In the process of restoring / writing the registers, I expect we will try to write the floating point register contents into the process which would drop it out of SSVE mode?

Right, yes it would if we follow this statement from the kernel docs:

Note that when SME is present and streaming SVE mode is in use the FPSIMD subset of registers will be read via NT_ARM_SVE and NT_ARM_SVE writes will exit streaming mode in the target.

I am talking to our kernel folks to understand the background to that. I suspect that it may be the case that for example, writing to the bottom 128 bits of streaming mode z0 may not be reflected in the SIMD unit's v0. Or at least, one could build a core that acted that way.

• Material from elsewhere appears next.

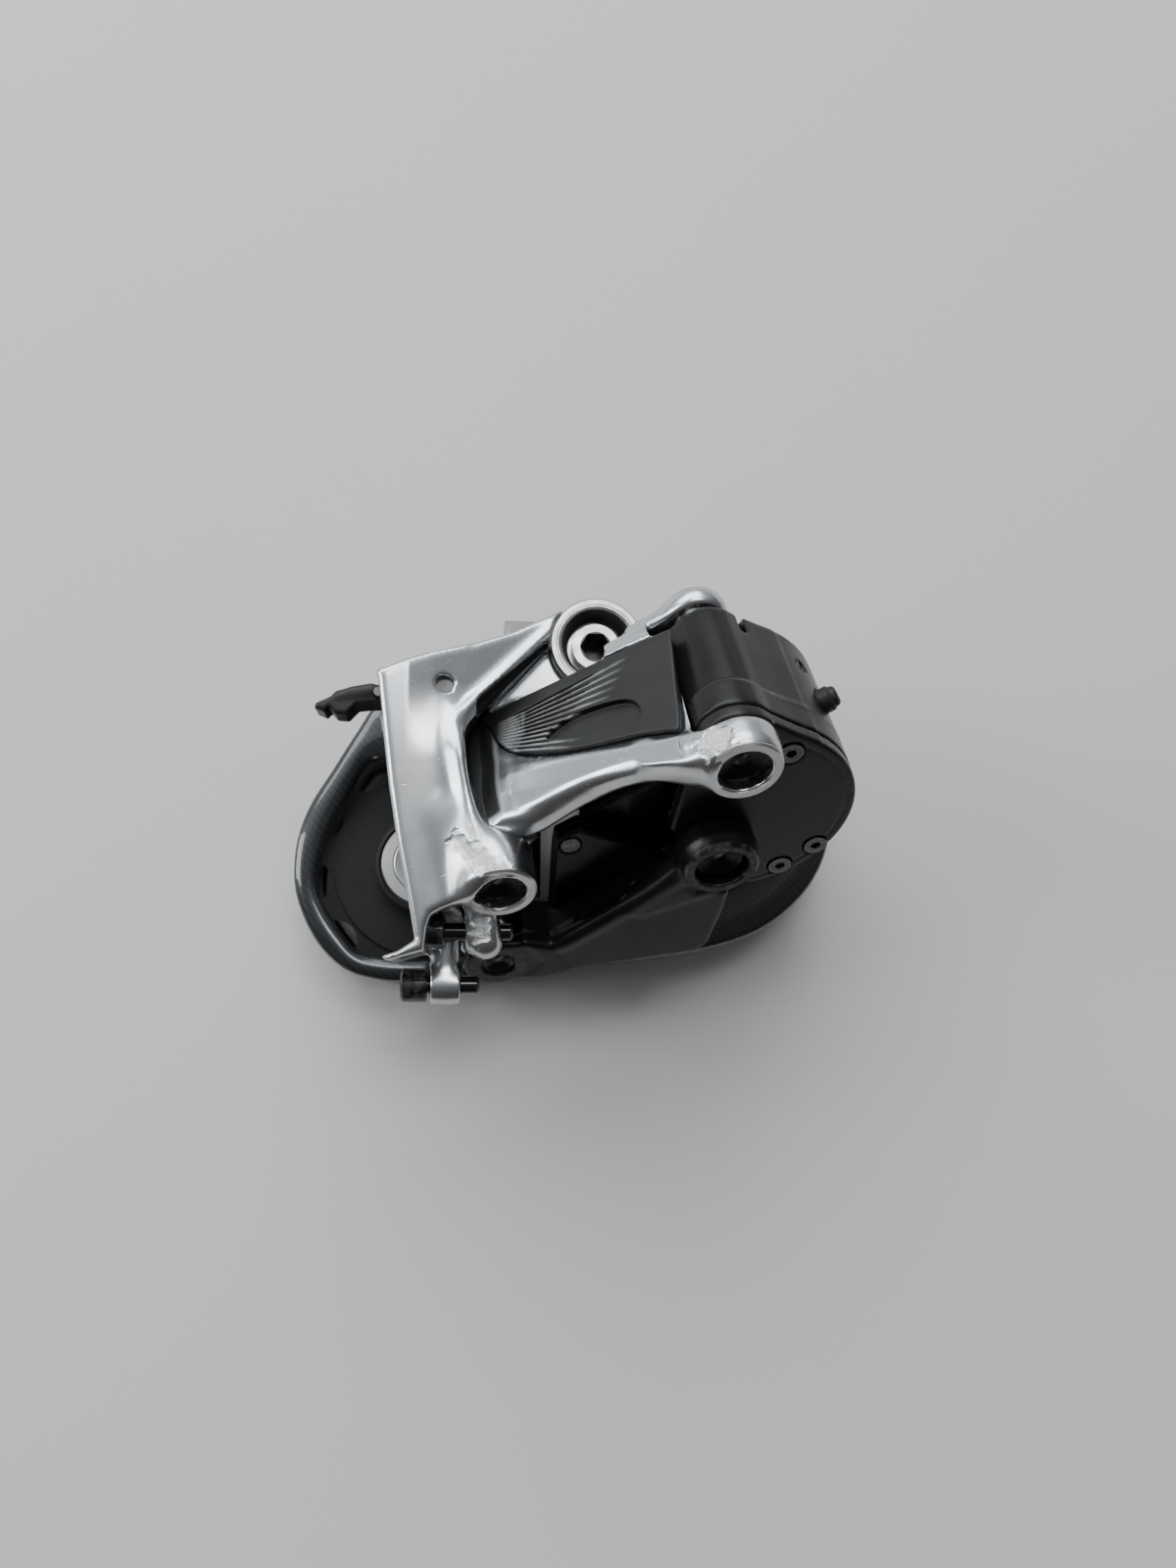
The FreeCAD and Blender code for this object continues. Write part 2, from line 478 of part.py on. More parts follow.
def pulley_body(label, centre):
    """Toothed pulley: hub, web and teeth in one body, roller seats repeated around it."""
    middle = size("pulley_mid_z")
    body = doc.addObject("PartDesign::Body", label)
    plane = [f for f in body.Origin.OriginFeatures if f.Role == "XY_Plane"][0]
    axis = [f for f in body.Origin.OriginFeatures if f.Role == "Z_Axis"][0]

    def layer(name, radius, width, kind, height=None, spot=(0, 0)):
        sketch = body.newObject("Sketcher::SketchObject", label + name)
        sketch.AttachmentSupport = (plane, [""])
        sketch.MapMode = "FlatFace"
        sketch.AttachmentOffset = Placement(Vector(0, 0, middle), Rotation())
        sketch.addGeometry(Part.Circle(Vector(spot[0], spot[1], 0), Vector(0, 0, 1), radius), False)
        sketch.addConstraint(Sketcher.Constraint("Radius", 0, radius))
        item = body.newObject("PartDesign::" + kind, label + name + kind)
        item.Profile = sketch
        item.SideType = "Symmetric"
        item.Length = width
        if height:
            bind(item, "Length", height)
        return item
    layer("_teeth", size("pulley_tip_radius"), size("tooth_width"), "Pad", "Sizes.tooth_width")
    layer("_web", 17.6, 4.4, "Pad")
    layer("_hub", 9.6, size("hub_width"), "Pad", "Sizes.hub_width")
    layer("_bore", 7.0, 20, "Pocket")
    pitch_radius = size("chain_pitch") / 2 / math.sin(math.pi / size("pulley_teeth"))
    seat = layer("_seat", size("roller_radius"), 20, "Pocket", None, (0, pitch_radius))
    pattern = body.newObject("PartDesign::PolarPattern", label + "_seats")
    pattern.Originals = [seat]
    pattern.Axis = (axis, [""])
    pattern.Angle = 360
    bind(pattern, "Occurrences", "Sizes.pulley_teeth")
    body.Tip = pattern
    doc.recompute()
    place(body, label, Placement(Vector(centre[0], centre[1], 0), Rotation()))


def pulleys():
    middle = size("pulley_mid_z")
    half = size("hub_width") / 2
    for name, centre in (("guide", GUIDE), ("tension", TENSION)):
        pulley_body(name + "_pulley", centre)
        turned(name + "_bearing", [(6.98, middle - 2.5, middle + 2.5)], centre, HOME, 4.05)
        feature(name + "_bearing_sleeve", ring(centre, 4.0, 2.5, -24.0, -14.0))
        caps = [ring(centre, 8.3, 4.02, middle + half + 0.1, -14.2),
                ring(centre, 8.3, 4.02, -23.8, middle - half - 0.1)]
        feature(name + "_bearing_caps", Part.makeCompound(caps))


def main():
    hanger_bolt()
    tab_washer()
    b_knuckle()
    limit_screw("limit_screw_high", UPPER_SCREW, -14.7, -26.2)
    limit_screw("limit_screw_low", LOWER_SCREW, -20.2, -29.2)
    battery_seat()
    battery_latch()
    pins()
    bushings()
    outer_link()
    inner_link()
    motor_housing()
    gearbox_cover()
    drive()
    cage_plates()
    pulleys()
    doc.recompute()
    for item in doc.Objects:
        if "Invalid" in item.State or "Error" in item.State:
            raise RuntimeError("%s failed: %s" % (item.Label, item.State))
    for item in parts:
        shape = item.Shape
        if shape.isNull() or not shape.isValid():
            raise RuntimeError("%s has no valid shape" % item.Label)
        shape.exportStep("parts/%s.step" % item.Label)
        print(item.Label, round(shape.Volume, 1), len(shape.Solids))


main()
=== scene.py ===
import json
import math

import bmesh
import bpy
import numpy as np
import openvdb
from mathutils import Matrix, Vector


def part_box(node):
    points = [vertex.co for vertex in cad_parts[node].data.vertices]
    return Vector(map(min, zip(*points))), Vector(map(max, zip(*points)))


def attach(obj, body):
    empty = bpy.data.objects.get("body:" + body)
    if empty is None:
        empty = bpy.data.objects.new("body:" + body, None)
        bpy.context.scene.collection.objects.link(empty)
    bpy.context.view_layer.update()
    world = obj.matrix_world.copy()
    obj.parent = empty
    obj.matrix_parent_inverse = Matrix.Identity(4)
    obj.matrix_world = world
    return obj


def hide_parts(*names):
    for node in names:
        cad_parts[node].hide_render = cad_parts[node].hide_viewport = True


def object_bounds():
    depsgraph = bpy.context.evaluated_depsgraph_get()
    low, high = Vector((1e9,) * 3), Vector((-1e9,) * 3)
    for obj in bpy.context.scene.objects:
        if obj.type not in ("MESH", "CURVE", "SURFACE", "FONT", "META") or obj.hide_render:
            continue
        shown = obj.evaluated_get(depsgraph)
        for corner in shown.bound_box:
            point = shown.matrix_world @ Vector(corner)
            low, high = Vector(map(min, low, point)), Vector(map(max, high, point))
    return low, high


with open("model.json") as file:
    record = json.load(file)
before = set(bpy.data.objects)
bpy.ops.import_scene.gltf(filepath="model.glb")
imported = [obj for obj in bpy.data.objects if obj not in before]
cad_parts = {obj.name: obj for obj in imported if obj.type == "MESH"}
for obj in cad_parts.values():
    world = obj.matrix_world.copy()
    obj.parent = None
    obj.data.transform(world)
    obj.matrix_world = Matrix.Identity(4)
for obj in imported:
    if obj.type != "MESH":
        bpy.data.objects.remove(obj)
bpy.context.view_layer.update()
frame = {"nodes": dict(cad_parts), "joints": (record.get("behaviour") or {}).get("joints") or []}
MM = 0.001

# ---------------------------------------------------------------- frames, in millimetres
# The slant parallelogram has a frame of its own: x along the outer link, z along its pivots.
LINK_TURN, LINK_TILT, LINK_SPIN = 6.6, 57.77, 32.15


def hinge(name):
    return [j for j in frame["joints"] if j["name"] == name][0]


def link_axes():
    turn = Matrix.Rotation(math.radians(LINK_TURN), 3, "Z")
    tilt = Matrix.Rotation(math.radians(LINK_TILT), 3, "X")
    spin = Matrix.Rotation(math.radians(LINK_SPIN), 3, "Z")
    return np.array(turn @ tilt @ spin)


LINK_ORIGIN = np.array(hinge("outer_link_swing")["pos_m"]) / MM
LINK_AXES = link_axes()
ROW = (np.zeros(3), np.eye(3))
LINK = (LINK_ORIGIN, LINK_AXES)
O1, O2 = (0.0, 0.0), (45.0, 0.0)
I1, I2 = (-13.4, -19.5), (31.6, -19.5)
CAGE = tuple(v / MM for v in hinge("cage_pivot")["pos_m"][:2])
GUIDE = tuple(v / MM for v in hinge("guide_pulley_spin")["pos_m"][:2])
TENSION = tuple(v / MM for v in hinge("tension_pulley_spin")["pos_m"][:2])
HOUSING, HOUSING_RADIUS = (38.3, -17.2), 19.45
TOP_CORNER, TOP_CORNER_RADIUS = (45.6, -0.8), 5.5
EAR = 6.1
BORE = 4.3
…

I suspect that it may be the case that for example, writing to the bottom 128 bits of streaming mode z0 may not be reflected in the SIMD unit's v0. Or at least, one could build a core that acted that way.

But the user would be very confused by this given that if you are stopped here in streaming mode:

mov v0.d[0] x0

That instruction would actually see the bottom 128 bits of streaming z0, even if elsewhere there is another, inactive v0 register in the core. If the user then does register write v0 {....} I doubt they would expect it to mode switch and write to a whole different v0, it should update z0.

So even if on a hardware level this configuration is possible, I don't think it's good to have the debugger act this way. Better that we think of this from the perspective of a running instruction, what would it see and therefore what would the user expect to happen.

I am talking to our kernel folks to understand the background to that.

The result is that yes cores an implement it as separate state but as mentioned here, taking that into account in lldb would be rather confusing in 99% of situations. If we simply want to read what instructions in the current context will see, using the bottom 128 bits of the Z registers is fine.

DavidSpickett abandoned this revision.Jul 27 2023, 1:57 AM

Turns out that for ZA support, we need to know the streaming vector length regardless of current mode. So SVG will be implemented as part of ZA support instead.